Smartphones are meant to make life easier, right? They’re an amazing tool to make our lives better and serve us, or so we’re led to believe.
So why do we leave our phones on all the time, becoming slaves to every single person and company that chooses to ring us or text us, whenever they want?
Not whenever WE want them to contact us – whenever THEY want to contact us!
That’s a huge difference. Seems to me sometimes that our phones are there to serve everyone else but the person who actually owns the thing!
Then there are the social issues. Safety and Facebook and stalking and all that horrible stuff aside, I’ve been on coffee dates with friends, and next thing you know, they’re texting someone else under the table.
They think maybe you don’t notice. They think they’re being sneaky. They think it doesn’t bother you or annoy you. But it does.

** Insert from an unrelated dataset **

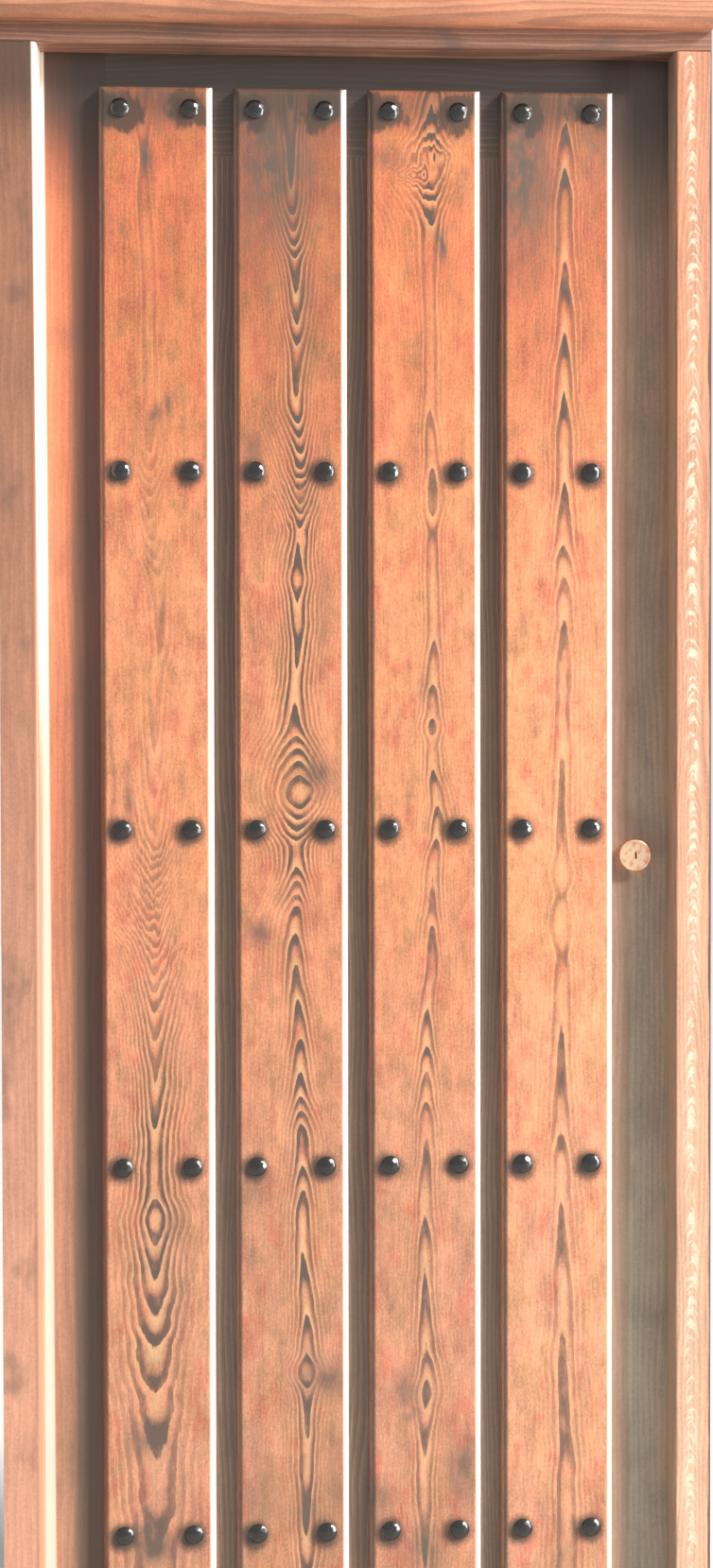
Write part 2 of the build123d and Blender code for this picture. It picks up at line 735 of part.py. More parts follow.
def tail_slot(start):
    """The slot that lets the tail bar stand still while the thumb turn moves: two quarter sectors."""
    reach = tail_width / 2 + tail_slot_end_play
    half = tail_thickness / 2 + tail_slot_side_play
    y = (start - 1, start + tail_slot_depth)
    upright = block((lock_x - half, lock_x + half), y, (lock_height - reach, lock_height + reach))
    level = block((lock_x - reach, lock_x + reach), y, (lock_height - half, lock_height + half))
    disc = rod((lock_x, y[0], lock_height), (lock_x, y[1], lock_height), reach)
    upper_left = block((lock_x - reach - 1, lock_x), y, (lock_height, lock_height + reach + 1))
    lower_right = block((lock_x, lock_x + reach + 1), y, (lock_height - reach - 1, lock_height))
    return upright + level + (disc & (upper_left + lower_right))


def thumb_turn():
    """The thumb turn: a square spindle, a boss in the case's wall, a collar and a waisted grip."""
    hub_end = bolt_y + hub_depth
    half = spindle_width / 2
    solid = block((lock_x - half, lock_x + half), (hub_end - spindle_seat, hub_end + 1),
                  (lock_height - half, lock_height + half))
    collar_start = case_face + bolt_play
    solid += rod((lock_x, hub_end, lock_height), (lock_x, collar_start + 1, lock_height), turn_boss_radius)
    collar_end = collar_start + turn_collar_depth
    solid += rod((lock_x, collar_start, lock_height), (lock_x, collar_end, lock_height), turn_collar_radius)
    grip_end = case_face + turn_reach
    half_length = grip_length / 2
    outline = Ellipse(half_length, (grip_end - collar_end) * grip_roundness)
    upright = Plane(origin=(lock_x, collar_end + grip_rise, lock_height), x_dir=(0, 0, 1), z_dir=(1, 0, 0))
    blade = extrude(upright * outline, grip_width / 2, both=True)
    keep = block((lock_x - grip_width, lock_x + grip_width), (collar_end - 1, grip_end),
                 (lock_height - half_length, lock_height + half_length))
    return solid + (blade & keep)


def keeper_screw_places():
    """Start points of the keeper's two screws, in its lugs' faces."""
    x = (keeper_x[0] + keeper_x[1]) / 2
    y = frame_back + keeper_wall
    return [(x, y, keeper_z[0] - keeper_lug / 2), (x, y, keeper_z[1] + keeper_lug / 2)]


def keeper():
    """The box keeper: open towards the bolt, with a lug above and below."""
    outer = block(keeper_x, (frame_back, frame_back + keeper_depth), keeper_z)
    outer = fillet(outer.faces().sort_by(Axis.Y)[-1].edges().filter_by(Axis.X), keeper_wall)
    inner_x = (keeper_x[0] - 1, keeper_x[1] - keeper_wall)
    inner_z = (keeper_z[0] + keeper_wall, keeper_z[1] - keeper_wall)
    pocket = block(inner_x, (frame_back - 1, frame_back + keeper_depth - keeper_wall), inner_z)
    y = (frame_back, frame_back + keeper_wall)
    lower = block(keeper_x, y, (keeper_z[0] - keeper_lug, keeper_z[0] + 1))
    upper = block(keeper_x, y, (keeper_z[1] - 1, keeper_z[1] + keeper_lug))
    solid = outer + lower + upper - pocket
    for start in keeper_screw_places():
        solid -= screw(start, (0, -1, 0), hinge_screw_length, screw_play)
    return solid


def keeper_screws():
    """Two countersunk screws through the keeper's lugs."""
    return [screw(start, (0, -1, 0), hinge_screw_length) for start in keeper_screw_places()]


def save(name, shape):
    """Writes one sub-part. A list of solids becomes one node."""
    export_step(Compound(children=shape) if isinstance(shape, list) else shape, f"parts/{name}.step")


os.makedirs("parts", exist_ok=True)

save("left_jamb", left_jamb())
save("right_jamb", right_jamb())
save("head_jamb", head_jamb())
save("head_drip", head_drip())
save("head_screws", head_screws())
save("hinge_stile", hinge_stile())
save("lock_stile", lock_stile())
save("top_rail", top_rail())
for ledge_name in ledge_limits():
    save(ledge_name, ledge(ledge_name))
for i in range(lining_count):
    save(f"lining_board_{i + 1}", lining_board(i))
for i in range(board_count):
    save(f"face_board_{i + 1}", face_board(i))
for i, row_height in enumerate(stud_rows):
    save(f"studs_row_{i + 1}", [stud(x, row_height) for x in stud_columns])
for i, hinge_height in enumerate(hinge_heights):
    save(f"hinge_frame_plate_{i + 1}", hinge_plate(hinge_height, -1))
    save(f"hinge_leaf_plate_{i + 1}", hinge_plate(hinge_height, 1))
    save(f"hinge_pin_{i + 1}", hinge_pin(hinge_height))
save("hinge_screws_frame", hinge_screws(-rebate_x, -1))
save("hinge_screws_leaf", hinge_screws(-leaf_edge, 1))
save("cylinder_ring", cylinder_ring())
save("cylinder_body", cylinder_body())
save("cylinder_screws", cylinder_screws())
save("key_plug", key_plug())
save("tailbar", tailbar())
save("lock_backplate", lock_backplate())
save("lock_case", lock_case())
save("lock_case_screws", lock_case_screws())
save("dead_bolt", dead_bolt())
save("follower", follower())
save("thumb_turn", thumb_turn())
save("keeper", keeper())
save("keeper_screws", keeper_screws())
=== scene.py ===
"""Dresses the studded plank door: pine, blackened studs, brass, an enamelled lock, and a plain stage."""

import math

import bmesh
import bpy
import numpy as np
from bpy.props import FloatProperty, FloatVectorProperty, IntProperty, PointerProperty
from mathutils import Matrix, Vector


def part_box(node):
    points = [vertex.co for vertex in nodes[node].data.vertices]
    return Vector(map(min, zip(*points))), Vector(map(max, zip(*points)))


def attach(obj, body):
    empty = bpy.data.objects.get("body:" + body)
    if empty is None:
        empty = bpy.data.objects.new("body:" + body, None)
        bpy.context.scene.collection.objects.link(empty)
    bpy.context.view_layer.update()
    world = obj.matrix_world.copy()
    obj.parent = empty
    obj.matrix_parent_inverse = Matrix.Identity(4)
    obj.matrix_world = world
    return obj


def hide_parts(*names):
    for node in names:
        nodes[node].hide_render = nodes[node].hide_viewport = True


bl_info = {
    "name": "Studded plank door",
    "version": (1, 0, 0),
    "blender": (4, 5, 0),
    "location": "3D View > Sidebar > Door",
    "description": "Gives a packed plank door its timber, iron and brass, and sets its stage",
    "category": "Object",
}

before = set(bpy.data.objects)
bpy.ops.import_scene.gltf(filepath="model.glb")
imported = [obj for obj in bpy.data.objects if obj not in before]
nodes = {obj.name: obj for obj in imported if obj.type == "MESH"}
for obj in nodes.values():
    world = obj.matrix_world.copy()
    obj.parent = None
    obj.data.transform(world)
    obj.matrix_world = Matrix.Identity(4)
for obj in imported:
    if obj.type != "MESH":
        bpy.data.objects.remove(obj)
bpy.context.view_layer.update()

MM = 0.001
BOARDS = tuple(f"face_board_{i}" for i in range(1, 5))
LINING = tuple(f"lining_board_{i}" for i in range(1, 6))
LEDGES = ("ledge_upper", "ledge_middle", "ledge_lower", "ledge_bottom")
ROWS = tuple(f"studs_row_{i}" for i in range(1, 6))
FULL_HEIGHT = 2100.0
# The axis that the grain of a piece follows.
UPRIGHT, LEVEL = 2, 0


def low(node, axis):
    """A node's lowest coordinate along an axis, in millimetres."""
    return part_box(node)[0][axis] / MM


def high(node, axis):
    """A node's highest coordinate along an axis, in millimetres."""
    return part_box(node)[1][axis] / MM


def middle(node, axis):
    """Halfway between a node's ends along an axis, in millimetres."""
    return (low(node, axis) + high(node, axis)) / 2


STUD_RADIUS = 12.0
STUD_RIM = 1.2
STUD_TOP = 7.0
STUD_OFFSET = high("studs_row_1", 0) - STUD_RADIUS - middle("face_board_4", 0)
# Where a tone starts and where it is full, in millimetres: the heights over which the marks round the top studs
# widen and the painted shade of the head comes in at a board's top, the height at which the painted shadow of
# the head is darkest, the distances from a board's middle of the painted shade on its left edge and the painted
# highlight on its right arris, and the distances from a stud's middle of the iron mark and painted shadow round
# it.
TOP_MARK, TOP_SHADE_HEIGHTS, HEAD_SHADOW_END = (1900, 1930), (1912, 1962), 1980
SHADED_LEFT_EDGE, HIGHLIGHT_EDGE = (62.5, 67.0), (63.0, 66.5)
STUD_MARK_AND_SHADOW = (STUD_RADIUS, 25.0)
ROW_HEIGHTS = [high(row, 2) - STUD_RADIUS for row in ROWS]
BOARD_FRONT = low("face_board_1", 1)
LEAF_BACK = high("hinge_stile", 1)
# Radii of a screw's head and shank, depth of its countersink, half width and depth of its slot, and lengths.
SCREW_HEAD, SCREW_SHANK, SCREW_DEPTH = 3.8, 2.0, 2.0
SLOT_HALF, SLOT_DEPTH = 0.62, 1.05
SHORT_SCREW, CASE_SCREW, HEAD_SCREW = 25.0, 45.0, 100.0
CASE_SCREW_INSET = 6.5
HINGE_SCREW_STEPS = (-38.0, -38.0 / 3, 38.0 / 3, 38.0)
GOLDEN_ANGLE = 2.39996
# Half the side of a stud's shank, the radius of its bend, how far down the ledge it reaches, and how square
# its section is: 1 is round, and the square root of 2 is sharp.
SHANK_HALF, BEND_RADIUS, CLENCH_REACH, SQUARENESS = 2.5, 1.25, 14.8, 1.32


def linear(red, green, blue):
    """A colour of 0 to 255 on a screen in linear values: ((c + 0.055) / 1.055) to the 2.4."""
    parts = [part / 255 for part in (red, green, blue)]
    return tuple(p / 12.92 if p <= 0.04045 else ((p + 0.055) / 1.055) ** 2.4 for p in parts)


def swatch(name, description, red, green, blue):
    """A colour that the user picks, given here as 0 to 255 on a screen."""
    return FloatVectorProperty(name=name, description=description, subtype="COLOR", size=3, min=0, max=1,
                               default=linear(red, green, blue))


def setting(name, description, default, most, **kind):
    """A number that the user sets, from 0 to most. kind is its unit or subtype."""
    return FloatProperty(name=name, description=description, default=default, min=0, max=most, **kind)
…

Heck, I’ve been on supposedly romantic dates and had my date texting someone under the table! I’ve been in group situations where I have been the only one at the table not receiving calls and texts from outside. It makes me wonder why we bothered getting together in the first place!

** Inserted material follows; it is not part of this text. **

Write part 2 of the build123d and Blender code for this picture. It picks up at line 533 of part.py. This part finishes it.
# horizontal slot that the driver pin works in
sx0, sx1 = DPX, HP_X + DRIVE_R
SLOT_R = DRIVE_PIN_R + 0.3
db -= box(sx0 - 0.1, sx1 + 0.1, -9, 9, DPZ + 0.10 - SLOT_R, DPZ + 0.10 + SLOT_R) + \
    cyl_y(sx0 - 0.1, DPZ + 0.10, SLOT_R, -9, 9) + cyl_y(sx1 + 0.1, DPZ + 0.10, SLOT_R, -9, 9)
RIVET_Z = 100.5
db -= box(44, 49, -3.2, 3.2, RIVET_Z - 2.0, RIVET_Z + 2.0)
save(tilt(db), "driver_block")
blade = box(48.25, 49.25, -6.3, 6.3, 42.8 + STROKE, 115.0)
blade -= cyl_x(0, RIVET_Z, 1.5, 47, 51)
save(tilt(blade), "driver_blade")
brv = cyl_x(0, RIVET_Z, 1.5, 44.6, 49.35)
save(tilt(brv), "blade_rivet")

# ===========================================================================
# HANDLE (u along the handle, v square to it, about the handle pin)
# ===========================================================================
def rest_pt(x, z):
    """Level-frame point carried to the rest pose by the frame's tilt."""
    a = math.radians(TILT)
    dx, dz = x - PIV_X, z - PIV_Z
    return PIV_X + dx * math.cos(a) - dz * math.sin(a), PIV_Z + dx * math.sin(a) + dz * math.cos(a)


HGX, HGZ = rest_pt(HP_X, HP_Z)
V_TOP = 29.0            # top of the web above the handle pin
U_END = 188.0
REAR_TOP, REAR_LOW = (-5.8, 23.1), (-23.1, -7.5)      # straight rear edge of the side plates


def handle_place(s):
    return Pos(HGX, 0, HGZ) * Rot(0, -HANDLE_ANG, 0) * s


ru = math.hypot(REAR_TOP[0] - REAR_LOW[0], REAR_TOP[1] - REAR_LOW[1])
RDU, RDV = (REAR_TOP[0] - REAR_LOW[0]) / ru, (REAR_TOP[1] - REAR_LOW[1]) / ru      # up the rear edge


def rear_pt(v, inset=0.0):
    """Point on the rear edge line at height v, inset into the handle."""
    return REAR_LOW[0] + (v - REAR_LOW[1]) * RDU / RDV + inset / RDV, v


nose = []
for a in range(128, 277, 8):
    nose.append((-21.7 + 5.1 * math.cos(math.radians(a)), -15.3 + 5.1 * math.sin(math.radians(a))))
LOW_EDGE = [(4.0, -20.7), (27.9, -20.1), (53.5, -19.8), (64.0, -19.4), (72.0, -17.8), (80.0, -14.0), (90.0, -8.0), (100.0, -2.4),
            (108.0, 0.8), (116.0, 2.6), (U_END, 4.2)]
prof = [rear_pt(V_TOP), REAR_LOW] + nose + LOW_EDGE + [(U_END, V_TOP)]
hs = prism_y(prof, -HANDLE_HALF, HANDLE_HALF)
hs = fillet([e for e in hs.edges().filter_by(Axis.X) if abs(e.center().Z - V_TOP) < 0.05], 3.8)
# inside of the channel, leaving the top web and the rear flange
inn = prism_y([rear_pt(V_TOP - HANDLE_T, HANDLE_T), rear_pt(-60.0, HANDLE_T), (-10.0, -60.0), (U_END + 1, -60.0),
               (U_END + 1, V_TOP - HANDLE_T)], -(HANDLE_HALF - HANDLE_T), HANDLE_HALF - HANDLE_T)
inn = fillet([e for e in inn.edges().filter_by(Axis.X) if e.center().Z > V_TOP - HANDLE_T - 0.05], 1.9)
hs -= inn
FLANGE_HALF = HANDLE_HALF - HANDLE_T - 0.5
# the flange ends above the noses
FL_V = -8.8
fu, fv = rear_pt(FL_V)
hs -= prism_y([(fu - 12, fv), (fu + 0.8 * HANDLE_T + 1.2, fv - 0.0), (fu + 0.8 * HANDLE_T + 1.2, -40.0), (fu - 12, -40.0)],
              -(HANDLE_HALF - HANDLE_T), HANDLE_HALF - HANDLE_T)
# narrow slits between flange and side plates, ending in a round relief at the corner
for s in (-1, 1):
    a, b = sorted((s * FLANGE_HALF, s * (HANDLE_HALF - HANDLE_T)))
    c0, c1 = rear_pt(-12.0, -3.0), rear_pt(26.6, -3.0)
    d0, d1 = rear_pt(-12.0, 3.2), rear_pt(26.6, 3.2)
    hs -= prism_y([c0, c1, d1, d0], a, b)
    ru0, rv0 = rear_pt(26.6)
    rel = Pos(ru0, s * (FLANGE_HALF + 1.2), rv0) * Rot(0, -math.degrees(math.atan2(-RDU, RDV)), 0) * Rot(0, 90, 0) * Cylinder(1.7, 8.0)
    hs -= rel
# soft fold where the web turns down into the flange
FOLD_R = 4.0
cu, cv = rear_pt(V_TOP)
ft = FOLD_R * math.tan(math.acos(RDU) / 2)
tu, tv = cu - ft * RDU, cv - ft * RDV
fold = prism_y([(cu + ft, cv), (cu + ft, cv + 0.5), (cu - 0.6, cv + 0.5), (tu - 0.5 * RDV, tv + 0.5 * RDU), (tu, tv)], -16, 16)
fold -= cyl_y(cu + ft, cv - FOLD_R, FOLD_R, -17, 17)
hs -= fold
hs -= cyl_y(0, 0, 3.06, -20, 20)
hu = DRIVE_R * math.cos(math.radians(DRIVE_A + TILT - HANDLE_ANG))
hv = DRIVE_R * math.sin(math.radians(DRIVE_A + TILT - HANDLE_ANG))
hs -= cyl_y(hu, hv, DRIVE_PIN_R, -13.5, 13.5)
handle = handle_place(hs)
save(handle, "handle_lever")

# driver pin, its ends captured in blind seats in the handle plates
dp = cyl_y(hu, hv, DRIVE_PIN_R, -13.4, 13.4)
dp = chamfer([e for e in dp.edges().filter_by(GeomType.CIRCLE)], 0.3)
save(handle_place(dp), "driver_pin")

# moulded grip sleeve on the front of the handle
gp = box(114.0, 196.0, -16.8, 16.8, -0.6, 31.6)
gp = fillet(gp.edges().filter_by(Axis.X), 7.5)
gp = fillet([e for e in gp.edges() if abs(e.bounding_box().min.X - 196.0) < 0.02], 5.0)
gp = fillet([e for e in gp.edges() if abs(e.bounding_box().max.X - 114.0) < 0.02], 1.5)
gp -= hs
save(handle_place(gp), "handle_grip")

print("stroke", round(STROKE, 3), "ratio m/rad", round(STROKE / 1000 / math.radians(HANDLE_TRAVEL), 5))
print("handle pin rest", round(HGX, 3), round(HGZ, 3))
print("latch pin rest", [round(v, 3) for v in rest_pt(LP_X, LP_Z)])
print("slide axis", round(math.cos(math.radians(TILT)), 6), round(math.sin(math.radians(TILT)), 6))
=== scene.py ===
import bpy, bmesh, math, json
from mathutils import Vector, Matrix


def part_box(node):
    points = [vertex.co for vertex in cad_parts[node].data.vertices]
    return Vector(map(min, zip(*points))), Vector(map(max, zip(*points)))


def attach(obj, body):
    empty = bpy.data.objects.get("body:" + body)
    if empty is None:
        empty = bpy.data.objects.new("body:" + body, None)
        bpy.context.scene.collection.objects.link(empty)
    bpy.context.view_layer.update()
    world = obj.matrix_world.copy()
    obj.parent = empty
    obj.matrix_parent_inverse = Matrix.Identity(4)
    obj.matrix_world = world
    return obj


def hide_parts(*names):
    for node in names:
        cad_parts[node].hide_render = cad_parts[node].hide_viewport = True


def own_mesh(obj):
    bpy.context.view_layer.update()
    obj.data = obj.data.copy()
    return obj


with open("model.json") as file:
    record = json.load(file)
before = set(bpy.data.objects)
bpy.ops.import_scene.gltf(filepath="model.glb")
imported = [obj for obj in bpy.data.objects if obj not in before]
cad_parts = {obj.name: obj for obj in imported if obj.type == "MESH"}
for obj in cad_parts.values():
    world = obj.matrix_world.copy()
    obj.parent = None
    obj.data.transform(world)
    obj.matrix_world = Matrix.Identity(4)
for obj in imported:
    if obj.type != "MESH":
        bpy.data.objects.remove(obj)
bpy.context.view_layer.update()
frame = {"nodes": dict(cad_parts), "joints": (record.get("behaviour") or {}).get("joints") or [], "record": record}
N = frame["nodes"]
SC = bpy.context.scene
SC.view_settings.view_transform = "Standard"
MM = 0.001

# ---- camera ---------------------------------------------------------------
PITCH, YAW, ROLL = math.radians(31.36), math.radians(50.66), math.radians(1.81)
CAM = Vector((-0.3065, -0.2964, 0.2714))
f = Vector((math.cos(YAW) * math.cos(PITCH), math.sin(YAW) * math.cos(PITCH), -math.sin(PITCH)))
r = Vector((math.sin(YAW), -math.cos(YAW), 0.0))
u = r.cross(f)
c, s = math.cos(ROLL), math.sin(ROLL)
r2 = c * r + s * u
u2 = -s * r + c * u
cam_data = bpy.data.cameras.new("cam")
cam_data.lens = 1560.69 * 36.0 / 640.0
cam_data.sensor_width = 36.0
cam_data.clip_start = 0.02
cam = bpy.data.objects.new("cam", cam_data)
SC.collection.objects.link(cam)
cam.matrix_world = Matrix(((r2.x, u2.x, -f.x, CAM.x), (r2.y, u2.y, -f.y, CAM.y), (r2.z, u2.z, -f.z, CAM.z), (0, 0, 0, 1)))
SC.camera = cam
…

It’s rude. I must be old-fashioned, because I thought that a meeting between two people was supposed to be a meeting between two people. Not a-meeting-for-two-people-plus-whoever-felt-like-texting-my-companion-at-the-time.

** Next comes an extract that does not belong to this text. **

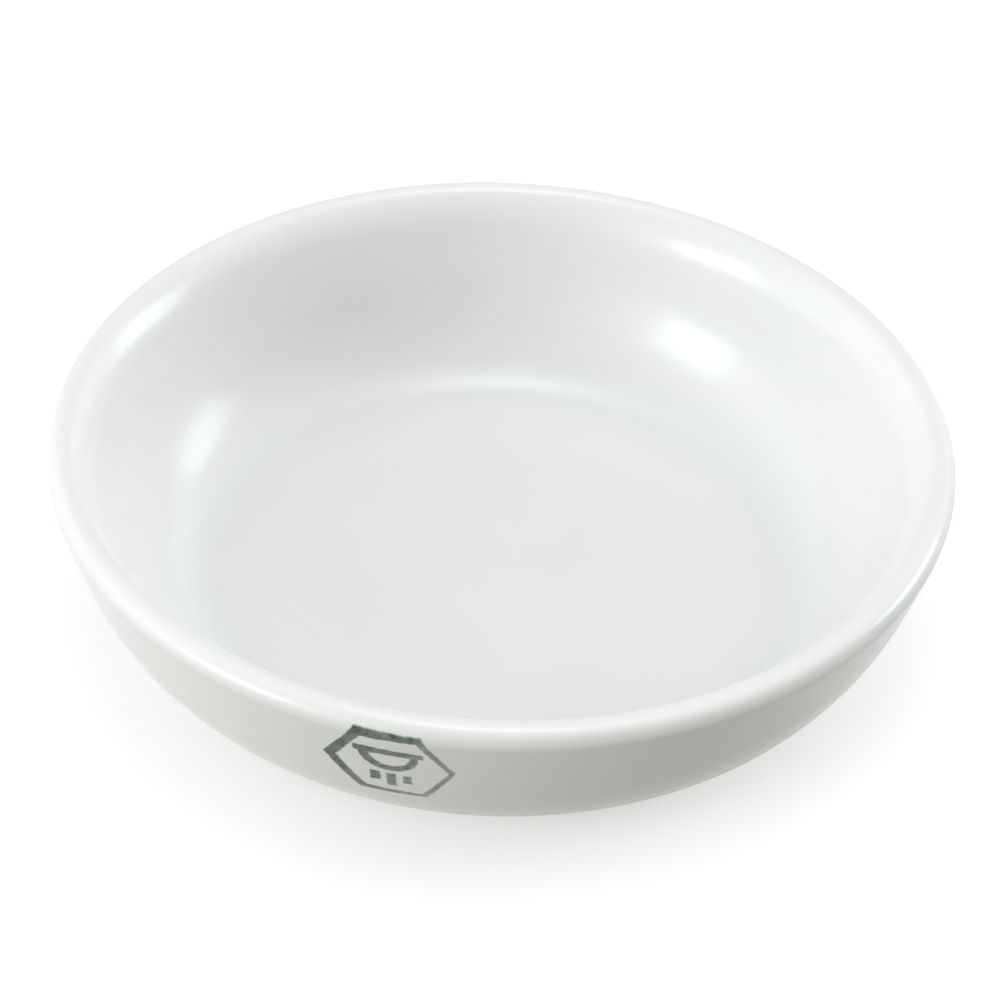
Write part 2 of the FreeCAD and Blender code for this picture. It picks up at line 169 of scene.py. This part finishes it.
def outline_rows(depth, step):
    """The wall's outline this deep under the glazed surface: radius, level and normal.

    It runs from the middle of the floor over the lip and down the outside to the glaze line. Its
    steps are longer on the flat floor, and shorter on the shoulder and the lip.
    """
    lip, shoulder, inside, outside, blend = outline_centres()
    floor = FLOOR_LEVEL - depth
    inner_radius, outer_radius = INNER_BELLY + depth, OUTER_BELLY - depth
    join = math.atan2(*(blend - inside)[::-1])
    end = -math.asin((outside[1] - GLAZE_LINE) / outer_radius)
    last_normal = np.array([math.cos(end), math.sin(end)])
    inner_low = inside + inner_radius * OUTWARD
    inner_high = shoulder - (SHOULDER_RADIUS - depth) * OUTWARD
    outer_high = lip + (LIP_RADIUS - depth) * OUTWARD
    outer_low = outside + outer_radius * OUTWARD
    turn = math.pi - SHOULDER_START
    floor_middle, floor_edge = np.array([0, floor]), np.array([blend[0], floor])
    return np.vstack(
        [
            line_rows(floor_middle, floor_edge, np.array([0, 1]), 2 * step),
            arc_rows(blend, FLOOR_BLEND + depth, -math.pi / 2, join, -1, step),
            arc_rows(inside, inner_radius, join, -LEAN, -1, step),
            line_rows(inner_low, inner_high, -OUTWARD, step),
            arc_rows(shoulder, SHOULDER_RADIUS - depth, math.pi - LEAN, turn, 1, step / 2),
            arc_rows(lip, LIP_RADIUS - depth, turn, -LEAN, 1, step / 3),
            line_rows(outer_high, outer_low, OUTWARD, step),
            arc_rows(outside, outer_radius, -LEAN, end, 1, step),
            np.hstack([outside + outer_radius * last_normal, last_normal])[None],
        ]
    )


def along(rows):
    """The distance of each point from the last one, back along the outline."""
    steps = np.linalg.norm(np.diff(rows[:, :2], axis=0), axis=1)
    return np.concatenate([np.cumsum(steps[::-1])[::-1], [0]])


def swell(point):
    """How far the surface stands off the true outline at a point, in metres."""
    broad = noise.noise(Vector(point) / BROAD_LENGTH)
    fine = noise.noise(Vector(point) / FINE_LENGTH + FINE_NOISE_PLACE)
    return BROAD_SWELL * broad + FINE_SWELL * fine


def wave_sum(azimuth, parts):
    """A sum of waves round the dish."""
    return sum(size * np.sin(count * azimuth + start) for count, size, start in parts)


def rings(distance, azimuth):
    """The faint rings that turning leaves, in metres."""
    drift = wave_sum(azimuth, RING_DRIFT)
    return RING_SWELL * np.sin(TURN * distance / RING_LENGTH + drift)


def warp(points, azimuth):
    """Moves points a little out of round and up and down, most at the rim."""
    share = (np.clip(points[:, 2], 0, None) / RIM_HEIGHT) ** 2
    outward = OUT_OF_ROUND * np.cos(OVAL_WAVES * azimuth + OVAL_START) * share
    moved = points.copy()
    moved[:, 0] += outward * np.sin(azimuth)
    moved[:, 1] -= outward * np.cos(azimuth)
    moved[:, 2] += LIP_WAVE * np.cos(LIP_WAVES * azimuth + LIP_START) * share
    return moved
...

Great uses for smartphones
I love my smartphone. It enables me to keep safe when I’m out driving at night, and it saved my skin when I had a flat tyre a few weeks back after dark in winter, with two kids in the car and an event to get to. I was able to ring the roadside assistance and get back moving again in no time at all (thanks AA!).
Likewise, I can keep in touch with my friends, plan get-togethers, text my buddies, and keep up with the news – all from anywhere at all.
But what I don’t allow is random people to call me. I don’t allow people to call me when it’s inconvenient either. I don’t allow calls when I’m at a private meeting, or a gathering with friends. My phone is a service for me, not for other people or companies to use. If my phone were for them, they’d be paying the bill.
Likewise, I am aware that using a phone under certain circumstances is rude and inappropriate.
Your smartphone is for you to control, not others
Most smartphones these days have distinct ringtones you can assign to different people. You can easily choose which to allow to be heard and which to remain silent. And you can block certain numbers too.
In my case, my children’s school number always rings through on top volume, as do two other family numbers that have priority in my life. If the school is ringing me, you can bet there’s a good reason and I want to know about it!
All other numbers that are stored in my phone (i.e. known numbers of friends, family and other contacts) are silent but on vibrate. And unknown numbers (random callers) go straight through to my voicemail without vibrating or ringing.
In other words, I have complete control over what calls I receive and how.
I also do not give out my mobile number in competitions, to companies or to strangers. It is, in essence, a “silent number”. This keeps the number of random texts and messages down significantly.
Good manners and smartphones.
If you have any doubts about whether taking a call in a given situation is appropriate or not, ask yourself:
– Did your companion(s) invite the other person along?
– Are they sharing the conversation?
– Do they even know the other person?
– Might your call disrupt another person’s enjoyment of the event (i.e. movie, dinner, concert, party)?
– Would you like it if your companion held an extended conversation with someone else in front of you?
– You are ignoring your companion when you text and not giving them your full attention. Do you like being ignored and treated in this way?
I believe the only calls that are acceptable to take during a social event are to do with planning and family i.e if your babysitter rings or a child needs to be picked up. Obviously family emergencies take precedence and any reasonable companion would be fine with this. Use common-sense (unfortunately not that common!).
Free yourself of the phone!
Finally, Try to think of your phone as something that assists you, not others. It’s there to serve you, and to make your life better.
Are you addicted to your phone? One way to find out is to install an app that tracks how much time you spend on your phone.
You might be surprised to find your phone is ruling you, not helping you, and that a “digital diet” is a good idea. At the very least I’d seriously suggest you think about turning off the GPS so that various companies have a harder time tracking you, to protect your privacy.